A French friend who works in one of the hundred offices of the United Nations, set aside in Gigiri, a separate area in the North-East of Nairobi, told me “For most my colleagues life unfolds in Gigiri, in shopping malls, international schools if they have children, in luxury hotels participating to international conferences, in restaurants, and who move with a chauffeur driven car. If they are in the mood for great adventures, Hemingway-like, they go for an organized visit to a park, staying in “tents” with all services, outdoor buffets, three days all inclusive for an amount equivalent to the combined salaries of their cook, driver, gardener and housekeeper. They have never walked in a slum. This is a city that symbolizes the social injustice of the world”.
Common interests
The new railway is also a crown to the growing prestige of President Uhuru Kenyatta, that some polls predict will win the 2017 election with over 60% of the votes. Undoubtedly he is a skillful politician, who managed to reconcile factions and ethnic tensions within his party that only a few years ago seemed irrevocably adverse. He managed to attract investments and to maintain balance between international allies, although the growing importance of China Kenyan economy raises many bad feelings in London and Washington. When he entered the political arena in 2002, Uhuru was important only for the name (his father Jomo Kenyatta was the first president of Kenya) and the consolidated family wealth, but over the years it has proven very skilled and capable to overcome obstacles and attract investments where its predecessor Mwai Kibaki had failed. Kibaki has left Kenyatta the heavy legacy of the military intervention in Somalia, which continues to cause reprisals and atrocious terrorist attacks by Al-Shabaab.
The new railway will be also the visible sign of the growing economic power of China in the whole of Africa. A whole generation of Kenyan engineers will go to China to study in order to guarantee the flawless operation of the whole railway, and it is easy to think that contracts for Chinese companies will continue to increase.
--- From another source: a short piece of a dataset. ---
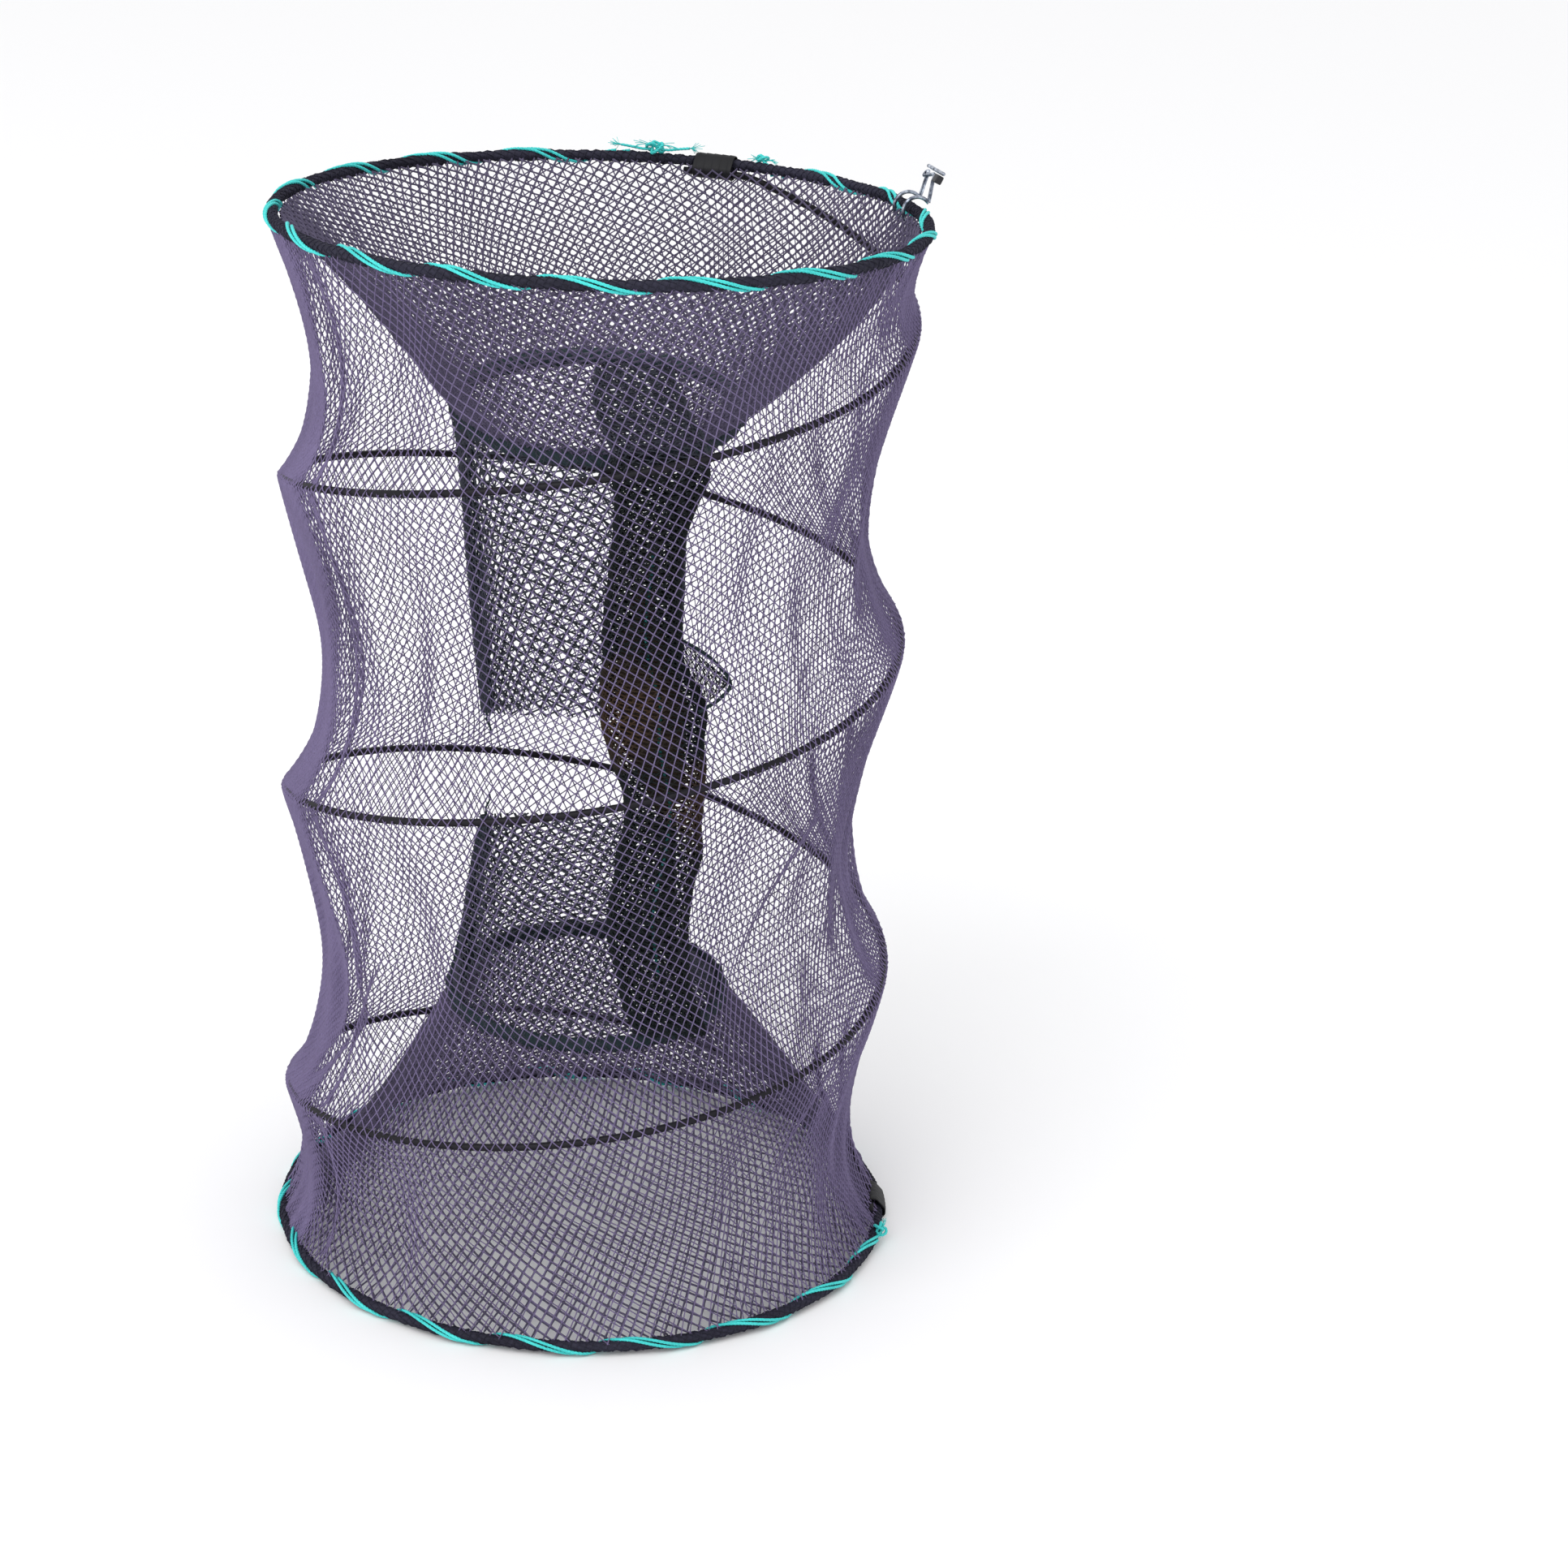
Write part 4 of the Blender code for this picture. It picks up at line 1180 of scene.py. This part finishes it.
def studio():
    """A white surround, a pale floor and one large soft lamp."""
    world = bpy.data.worlds.new("studio")
    bpy.context.scene.world = world
    world.use_nodes = True
    back = world.node_tree.nodes["Background"]
    back.inputs["Color"].default_value = (1.0, 1.0, 1.0, 1.0)
    back.inputs["Strength"].default_value = 1.0
    bpy.context.scene.view_settings.view_transform = "Standard"
    ground = bpy.data.meshes.new("floor")
    corners = [(FLOOR_REACH * x, FLOOR_REACH * y, 0) for x, y in ((-1, -1), (1, -1), (1, 1), (-1, 1))]
    ground.from_pydata(corners, [], [(0, 1, 2, 3)])
    floor = placed("floor", ground)
    floor.location.z = cad_box[0][2] - 0.0002
    paper, _, shader = principled("pale_paper", (0.93, 0.93, 0.94), 0.9)
    shader.inputs["Specular IOR Level"].default_value = 0.1
    ground.materials.append(paper)
    lamp = bpy.data.lights.new("softbox", "AREA")
    lamp.energy = LAMP_POWER
    lamp.shape = "DISK"
    lamp.size = LAMP_SIZE
    key = placed("softbox", lamp)
    key.location = LAMP_PLACE
    key.rotation_euler = (LAMP_AIM - key.location).to_track_quat("-Z", "Y").to_euler()


CAMERA_PLACE = Vector((0.0, -1.5570, 0.8100))
CAMERA_YAW = 0.0595
CAMERA_PITCH = 0.3568
CAMERA_ROLL = 0.0405
CAMERA_LENS = 79.46


def camera():
    """The camera at the photograph's viewing angle."""
    data = bpy.data.cameras.new("camera")
    data.lens = CAMERA_LENS
    data.sensor_width = 36.0
    data.clip_end = 100.0
    eye = placed("camera", data)
    level = math.cos(CAMERA_PITCH)
    ahead = Vector((math.sin(CAMERA_YAW) * level, math.cos(CAMERA_YAW) * level, -math.sin(CAMERA_PITCH)))
    right = ahead.cross(Vector((0, 0, 1))).normalized()
    above = right.cross(ahead)
    turned_right = right * math.cos(CAMERA_ROLL) + above * math.sin(CAMERA_ROLL)
    turned_up = above * math.cos(CAMERA_ROLL) - right * math.sin(CAMERA_ROLL)
    turn = Matrix((turned_right, turned_up, -ahead)).transposed().to_4x4()
    eye.matrix_world = Matrix.Translation(CAMERA_PLACE) @ turn
    bpy.context.scene.camera = eye


studio()
camera()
The Head of the Public Service of Kenya, Nzioka Waita, has recently stated that during the construction of the railroad over 30 thousand Kenyans have been hired full time and it is an ongoing process of capacity building and transfer of responsibilities.
For its part, Macharia Munane, professor of international relations, argued on the Chinese news agency Xinhua, that the modernization of the rail and road networks in Africa operated by the Chinese government in recent years is something that no colonial power ever did and that cooperation between Africa and China is based on the realistic perception of common interests and is likely to continue.
But the great railway project is also a node which highlights the clash between man and nature. In Kenya, as in few other parts of the world come to the eye that population growth and modernity are in competition with the natural environment, and the environment, the animals in particular, are always the losers.